You may think that your home is a safe haven from dust, but not so. Much of the dust, including industrial dust, found in outdoor air can be found inside your home.Houses can actually build up dust levels much higher than the outside. We are building tighter and tighter homes that restrict air exchange, which can dilute dust in the air, and helps build moisture levels that lead to pest and mold growth. The chemicals we use to treat pests are often tracked inside homes on the bottom of shoes. Pesticides can linger inside a home much longer than they would outside because they are not exposed to the elements that break them down.
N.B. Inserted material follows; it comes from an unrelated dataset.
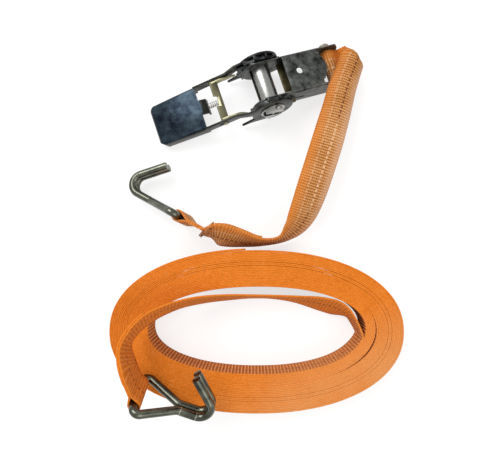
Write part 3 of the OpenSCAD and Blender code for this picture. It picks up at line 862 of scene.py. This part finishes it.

Holmes spends some time addressing the increasing presence of asthma and allergy in children. Tighter houses, which increases mold and pest dusts, is one possibility. Strangely, not enough dust is also a possibility because the immune system never learns to handle dust properly. It’s also possible that children don’t go outside and play enough to strengthen their bodies. Evidence for all three exists, but there is no smoking gun. This book was published in 2001 and a quick look at the research shows that not much has changed in the last 17 years. We are still not exactly sure of the reason for the increase in asthma and allergies. However, according to the American Academy of Allergy Asthma and Immunology cases of childhood asthma decreased slightly after 2010.
Overall, The Secret Life of Dust is a fascinating microscopic look at the air around us. Full of interesting facts, this book is sure to please the non-fiction aficionado.